Jaksa mengungkapkan, Edward meminta bertemu dengan Anang Achmad Latif di Restoran Pondok Indah Golf sekitar bulan Juni 2022. Pertemuan ini dilakukan lantaran Edward mengetahui pemberitaan tentang
kasus BTS 4G tengah diusut Kejaksaan Agung dari Majalah Tempo.

Terdakwa menawarkan bantuan hukum agar kasus tidak ditindaklanjuti oleh aparat penegak hukum dan terdakwa menyampaikan biaya yang dibutuhkan 8 juta dollar AS,” kata Jaksa.

Anang Achmad Latif pun keberatan dengan permintaan tersebut. Eks Dirut Bakti ini lantas meminta bantuan kepada Galumbang Menak untuk menyiapkan uang 2 juta dollar AS.

Galumbang pun hanya menyiapkan 1 juta dollar karena hanya punya dengan jumlah tersebut lalu disiapkan di tas berwarna hitam dua masing-masing 500.000 dollar AS,” ujar Jaksa.
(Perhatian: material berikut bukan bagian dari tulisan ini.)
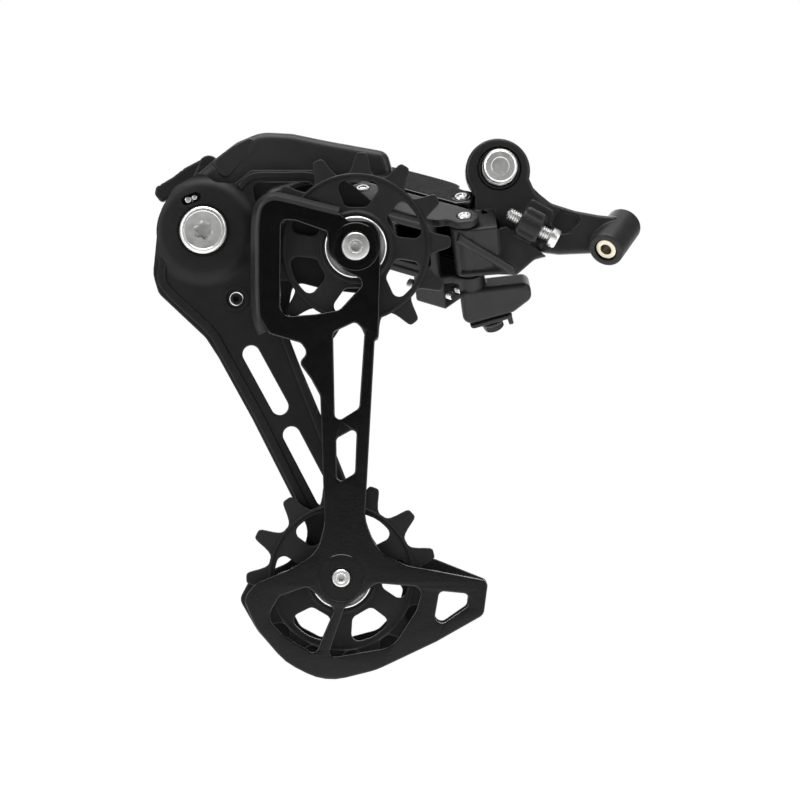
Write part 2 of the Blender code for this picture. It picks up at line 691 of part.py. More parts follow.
def make_switch():
    lever = side_prism("switch_lever", rounded([
        (-82.6, 4.3, 2), (-87.0, 4.6, 2), (-92.8, 1.6), (-96.2, -1.1), (-101.2, -4.0, 1), (-101.6, -6.2, 1),
        (-99.6, -8.8, 1), (-89.8, -2.3, 3), (-82.2, -1.6, 2),
    ]), HOUSING[1] + 0.4, HOUSING[1] + 4.4)
    shaft = side_rod("switch_shaft", 1.2, SWITCH_PIVOT, 12.0, HOUSING[1] + 1.0, sides=14)
    finish(join(lever, shaft), "switch", "dark_plastic")
    cam = ring("switch_cam", 1.2 + GAP, 2.1, SWITCH_PIVOT, 13.4, 16.6, sides=20)
    finish(cam, "switch", "spring_steel")


# ---------------------------------------------------------------- cage group

def outer_plate_outline():
    return rounded([
        (-93.5, -5.8, 3), (-97.4, -12.4, 4), (-98.6, -20.0, 6), (-99.9, -31.0, 6), (-98.2, -36.6, 3),
        (-84.7, -49.3, 4), (-81.0, -55.0, 5), (-71.2, -72.8), (-60.1, -94.7), (-54.0, -106.5, 8),
        (-61.0, -114.0, 6),
        (-72.0, -118.8, 5), (-75.0, -124.5, 3), (-69.6, -134.0, 8), (-61.5, -142.0, 8), (-50.0, -147.3, 9),
        (-36.0, -144.6, 9), (-19.0, -136.6), (-5.4, -129.0, 2), (-3.5, -119.0, 1.5), (-19.0, -112.8, 3),
        (-33.0, -112.4, 4), (-38.0, -105.0, 6), (-40.5, -98.5, 5), (-44.5, -89.5), (-51.8, -71.0),
        (-60.6, -50.1, 4), (-60.8, -40.5, 2), (-59.5, -33.0, 3),
        (-50.0, -35.5, 3), (-38.0, -36.8, 6), (-29.6, -27.5, 7),
        (-31.0, -14.5, 6), (-38.0, -9.0, 5), (-44.0, -4.0, 6), (-54.0, -1.0, 3), (-71.7, -1.0, 2),
        (-76.5, -5.0, 2),
        (-82.0, -4.6, 2), (-86.0, -1.6, 2),
    ])


def slanted_slot(start, end, width):
    """A slot with round ends between two centres."""
    start = Vector(start)
    end = Vector(end)
    heading = math.degrees(math.atan2(end[1] - start[1], end[0] - start[0]))
    half = width / 2
    return arc(end, half, heading - 90, heading + 90, 6) + arc(start, half, heading + 90, heading + 270, 6)


def guard_windows():
    left = rounded([
        (-66.5, -129.0, 4), (-63.0, -123.0, 2.5), (-55.2, -120.3, 2), (-47.4, -126.6, 1.5), (-53.0, -139.6, 1.5),
        (-62.0, -134.0, 5),
    ])
    right = rounded([
        (-44.6, -126.4, 1.5), (-35.5, -119.3, 3), (-22.3, -120.4, 2.2), (-24.3, -127.0, 4), (-31.0, -137.5, 8),
        (-49.4, -140.5, 1.5),
    ])
    tail = rounded([(-17.6, -121.5, 1.5), (-9.2, -122.3, 1.5), (-9.6, -126.0, 1.5), (-19.6, -133.0, 2)])
    return left, right, tail


def backing_windows():
    """The outer plate's guard windows, kept clear of the tension pulley's tooth gaps."""
    left = rounded([
        (-63.0, -121.5, 2), (-55.2, -120.3, 2), (-47.4, -126.6, 1.5), (-50.6, -135.9, 1.5), (-57.5, -132.3, 4),
    ])
    right = rounded([
        (-44.6, -126.4, 1.5), (-35.5, -119.3, 3), (-27.6, -120.3, 2), (-29.3, -127.0, 4), (-35.0, -133.2, 5),
        (-47.4, -136.5, 1.5),
    ])
    return left, right, guard_windows()[2]


def make_outer_cage_plate():
    arm_window = rounded([
        (-71.4, -4.6, 1.5), (-55.0, -4.4, 2), (-49.0, -9.5, 2), (-52.5, -13.0, 2), (-66.0, -14.0, 3),
        (-70.0, -11.5, 3),
    ])
    slots = [
        slanted_slot((-71.6, -54.0), (-63.4, -69.0), 5.0),
        slanted_slot((-60.0, -77.3), (-50.6, -95.2), 5.0),
    ]
    holes = [arm_window, *slots, *backing_windows()]
    plate = side_prism("outer_cage_plate", outer_plate_outline(), *OUTER_PLATE, holes)
    dome = side_rod("dome", DOME_FOOT, P_AXLE, OUTER_PLATE[0] + 0.5, OUTER_PLATE[0] - DOME_HEIGHT,
        DOME_TOP, sides=36)
    join(plate, dome)
    cut(
        plate,
        side_rod("plate_axle_hole", 3.3, P_AXLE, -12.0, 0.0, sides=20),
        side_rod("plate_pin_hole", 1.7 + GAP, STOP_PIN, -12.0, 0.0, sides=16),
        side_rod("plate_guide_hole", PULLEY_BOLT_RADIUS + GAP, GUIDE, -12.0, 0.0, sides=20),
        side_rod("plate_tension_hole", PULLEY_BOLT_RADIUS + GAP, TENSION, -12.0, 0.0, sides=20),
        side_rod("plate_spring_hole", 1.8, SPRING_LEG, -12.0, 0.0, sides=16),
    )
    finish(plate, "cage", "satin_black")


def make_inner_cage_plate():
    outline = rounded([
        (-66.0, -9.4, 5), (-58.0, -11.3), (-43.5, -14.6, 3), (-34.4, -16.6, 8), (-34.3, -29.0),
        (-34.9, -49.3, 1),
        (-36.0, -50.6, 1), (-38.3, -92.6), (-38.8, -101.0, 8), (-35.2, -110.2, 10),
        (-27.0, -114.2, 8), (-20.3, -115.4),
        (-3.7, -118.6, 1.5), (-5.0, -128.3, 2), (-18.4, -135.9), (-35.5, -144.0, 12), (-50.0, -147.6, 9),
        (-61.5, -141.8, 9), (-69.9, -132.0, 8), (-73.4, -123.5, 3), (-70.0, -119.3, 4), (-60.0, -115.3, 5),
        (-52.3, -110.2, 6), (-50.3, -102.0, 8), (-50.5, -95.0), (-51.5, -66.0, 2), (-54.2, -61.1),
        (-57.6, -56.5, 1.5),
        (-55.0, -53.8, 2), (-57.0, -51.0, 2), (-66.0, -48.4, 2), (-69.3, -43.0, 4), (-69.5, -13.5, 5),
    ])
    loop_window = rounded([
        (-62.6, -16.0, 2), (-58.5, -16.3, 2), (-49.6, -19.4, 1), (-49.3, -27.0, 5), (-44.0, -31.0, 3),
        (-38.4, -33.4, 2),
        (-46.0, -41.6, 2), (-52.7, -42.8), (-62.8, -43.6, 2.5),
    ])
    upper_window = rounded([
        (-47.8, -48.0, 1.5), (-41.5, -45.0, 1.5), (-38.9, -47.6, 1.5), (-40.4, -69.5, 2),
        (-47.3, -73.8, 1.5),
    ])
    lower_window = rounded([
        (-46.9, -78.2, 1.5), (-41.1, -75.0, 1.2), (-41.6, -88.0, 1.5), (-46.7, -91.0, 1.2),
    ])
    holes = [loop_window, upper_window, lower_window, *guard_windows()]
    plate = side_prism("inner_cage_plate", outline, *INNER_PLATE, holes)
    lip_outer = [(-70.6, -43.5, 3), (-70.8, -13.0, 5), (-66.0, -8.2, 5), (-57.5, -10.0), (-57.8, -11.5)]
    lip_inner = [(-66.0, -10.0, 4), (-69.1, -14.0, 4), (-69.0, -43.5, 2)]
    lip = side_prism("inner_plate_lip", rounded(lip_outer + lip_inner), INNER_PLATE[0] + 0.4, -14.2)
    join(plate, lip)
    cut(
        plate,
        side_rod("inner_guide_hole", PULLEY_BOLT_RADIUS + GAP, GUIDE, -22.0, -12.0, sides=20),
        side_rod("inner_tension_hole", PULLEY_BOLT_RADIUS + GAP, TENSION, -22.0, -12.0, sides=20),
    )
    finish(plate, "cage", "gloss_black")


def make_cage_axle():
    finish(ring("p_axle", 3.3, 5.3, P_AXLE, OUTER_PLATE[1] + GAP, 18.0), "cage", "silver")
    bolt = side_rod("p_axle_bolt", 6.75, P_AXLE, -11.2, -9.7, sides=32)
    shank = side_rod("p_axle_shank", 3.0, P_AXLE, -10.5, 17.0, sides=20)
    socket = side_rod("p_axle_socket", 2.4, P_AXLE, -12.0, -9.2, sides=6)
    finish(cut(join(bolt, shank), socket), "cage", "silver")
    pin = side_rod("cage_stop_pin", 1.7, STOP_PIN, -8.3, -1.2, sides=16)
    socket = side_rod("stop_socket", 0.9, STOP_PIN, -9.0, -7.4, sides=6)
    finish(cut(pin, socket), "cage", "satin_black")
    seal = ring("p_seal_ring", 11.9, 13.6, P_AXLE, OUTER_PLATE[1] + GAP, HOUSING[0] - GAP)
    finish(seal, "p_knuckle", "black_rubber")
    turns = 4
    per_turn = 10
    bend = polar(P_AXLE, SPRING_RADIUS, SPRING_LEG_ANGLE - 2.0)
    points = [(*SPRING_LEG, -6.4), (*SPRING_LEG, -1.6), (*bend, -0.4)]
    for step in range(turns * per_turn + 1):
        angle = SPRING_LEG_ANGLE - 6.0 - 360.0 * step / per_turn
        points.append((*polar(P_AXLE, SPRING_RADIUS, angle), 0.4 + 7.2 * step / (turns * per_turn)))
    finish(coil("p_tension_spring", 0.8, [(x, y, z) for x, z, y in points]), "cage", "spring_steel")


def tooth_ring(centre, first_tooth):
    """The toothed outline of a pulley: narrow teeth with round roots between them."""
    tooth = [
        (-9.6, 21.5), (-6.4, 23.3), (-4.2, 26.0), (-2.4, TIP_RADIUS),
        (2.4, TIP_RADIUS), (4.2, 26.0), (6.4, 23.3), (9.6, 21.5),
    ]
    outline = []
    for index in range(PULLEY_TEETH):
        middle = first_tooth + 360.0 * index / PULLEY_TEETH
        for offset, radius in tooth:
            outline.append(Vector(polar(centre, radius, middle + offset)))
        outline.append(Vector(polar(centre, ROOT_RADIUS - 0.4, middle + 180.0 / PULLEY_TEETH)))
    return outline


def pulley_windows(centre, first, inner, outer, skew):
    """Six windows between the hub and the toothed rim, leaning to one side."""
    windows = []
    for index in range(6):
        middle = first + 60.0 * index
        windows.append(rounded([
            (*polar(centre, outer, middle + 20 + skew), 2.2),
            (*polar(centre, outer, middle - 18 + skew), 2.2),
            (*polar(centre, inner, middle - 15), 1.6), (*polar(centre, inner, middle + 15), 1.6),
        ]))
    return windows


def make_pulley(name, centre, first_tooth, windows):
    half = TOOTH_THICKNESS / 2
    wheel = side_prism(name, tooth_ring(centre, first_tooth), PULLEY_MID - half, PULLEY_MID + half, windows)
    hub = side_rod(f"{name}_hub", 10.3, centre, PULLEY_MID - HUB_HALF, PULLEY_MID + HUB_HALF, sides=32)
    bore = side_rod(f"{name}_bore", 5.1, centre, PULLEY_MID - 6, PULLEY_MID + 6, sides=24)
    finish(cut(join(wheel, hub), bore), name, "dark_plastic")


def make_pulley_bearing(prefix, centre):
    bush_radius = PULLEY_BOLT_RADIUS + GAP
    bush = ring(f"{prefix}_pulley_bush", bush_radius, 4.8, centre, PULLEY_MID - HUB_HALF,
        PULLEY_MID + HUB_HALF, 24)
    finish(bush, "cage", "silver")
    for side, label in ((-1, "inner"), (1, "outer")):
        near = PULLEY_MID + side * (HUB_HALF + GAP)
        far = near + side * SEAL_THICKNESS
        seal = ring(f"{prefix}_seal_{label}", bush_radius, 8.8, centre, min(near, far), max(near, far))
        finish(seal, "cage", "silver")


def make_pulley_bolts():
    guide = side_rod("guide_pulley_bolt", PULLEY_BOLT_RADIUS, GUIDE, -18.8, OUTER_PLATE[1] + 1.0, sides=20)
    head = side_rod("guide_head", 3.95, GUIDE, -19.7, INNER_PLATE[0] - GAP, sides=24)
    socket = side_rod("guide_socket", 1.8, GUIDE, -21.0, -18.2, sides=6)
    finish(cut(join(guide, head), socket), "cage", "silver")
    outboard = OUTER_PLATE[1] + GAP
    tension = side_rod("tension_pulley_bolt", PULLEY_BOLT_RADIUS, TENSION, -18.7, outboard + 1.0, sides=20)
    head = side_rod("tension_head", 3.95, TENSION, outboard, outboard + 1.8, sides=24)
    socket = side_rod("tension_socket", 1.5, TENSION, outboard + 0.7, outboard + 3.0, sides=6)
    finish(cut(join(tension, head), socket), "cage", "silver")


# ---------------------------------------------------------------- assembly

body_empty("mounting_bolt", (0, 0, 0))
body_empty("b_knuckle", (0, 0, 0))
body_empty("b_screw", B_SCREW_TIP)
body_empty("outer_link", OUTER_B_PIN)
body_empty("inner_link", INNER_B_PIN)
body_empty("high_limit", limit_screw_lines(*LIMIT_SHAFT)["high"][0])
body_empty("low_limit", limit_screw_lines(*LIMIT_SHAFT)["low"][0])
body_empty("p_knuckle", OUTER_P_PIN)
body_empty("switch", on_axis(SWITCH_PIVOT, HOUSING[1]))
body_empty("cage", on_axis(P_AXLE, 0))
body_empty("guide_pulley", on_axis(GUIDE, PULLEY_MID))
body_empty("tension_pulley", on_axis(TENSION, PULLEY_MID))

make_mounting_bolt()
make_b_knuckle()
make_pins()
make_outer_link()
make_inner_link()
make_limit_screws()
make_cable_clamp()
make_p_knuckle()
make_return_spring()
make_clutch()
make_switch()
make_outer_cage_plate()
make_inner_cage_plate()
make_cage_axle()
make_pulley("guide_pulley", GUIDE, 3.5, pulley_windows(GUIDE, 90.0, 12.6, 19.4, -4))
make_pulley("tension_pulley", TENSION, 14.5, pulley_windows(TENSION, 60.0, 12.4, 18.6, 6))
make_pulley_bearing("guide", GUIDE)
make_pulley_bearing("tension", TENSION)
make_pulley_bolts()
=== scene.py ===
"""Studio scene of the rear derailleur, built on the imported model's bodies.

Helpers take millimetres; objects are in metres. +X is the rear of the bike, +Y outboard.
"""
import json
import math

import bmesh
import bpy
from mathutils import Matrix, Vector

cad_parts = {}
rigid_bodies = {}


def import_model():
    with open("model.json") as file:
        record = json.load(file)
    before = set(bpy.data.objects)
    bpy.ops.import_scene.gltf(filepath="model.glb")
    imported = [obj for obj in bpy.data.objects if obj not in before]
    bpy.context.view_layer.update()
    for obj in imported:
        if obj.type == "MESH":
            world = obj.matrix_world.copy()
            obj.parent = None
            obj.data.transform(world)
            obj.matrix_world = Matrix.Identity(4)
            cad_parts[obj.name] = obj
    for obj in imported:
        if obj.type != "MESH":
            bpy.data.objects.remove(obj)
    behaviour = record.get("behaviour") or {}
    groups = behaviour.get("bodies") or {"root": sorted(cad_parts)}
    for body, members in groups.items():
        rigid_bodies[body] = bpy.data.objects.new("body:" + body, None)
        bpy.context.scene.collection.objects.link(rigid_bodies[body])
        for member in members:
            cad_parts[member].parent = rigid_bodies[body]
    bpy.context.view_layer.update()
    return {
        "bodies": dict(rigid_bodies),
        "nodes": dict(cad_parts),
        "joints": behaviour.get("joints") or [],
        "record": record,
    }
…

Keterangan Jaksa ini senada dengan apa yang diungkap oleh akun Twitter @CCTVOnline, dimana Edward bisa mengatur perkara di Kejagung.

Sementara dihubungi secara terpisah Kapuspenkum Kejagung Ketut Sumedana yang juga menjabat sebagai Ketua Kejaksaan Tinggi Bali belum merespons klarifikasi wartawan Majalah Forum Keadilan yang dikirim via platform WhatsApp.

Atas perbuatannya, Edward Hutahayan disangkakan melanggar Pasal 12 huruf b, Pasal 11 dan Pasal 5 Ayat 1 Undang-Undang Nomor 31 tahun 1999 Tentang pemberantasan Tindak Pidana Korupsi. Dia juga dijerat dengan Pasal 4 dan Pasal 5 Ayat 1 Undang-Undang Nomor 8 tahun 2010 Tentang Pencegahan Pemberantasan Tindak Pidana Pencucian Uang (TPPU).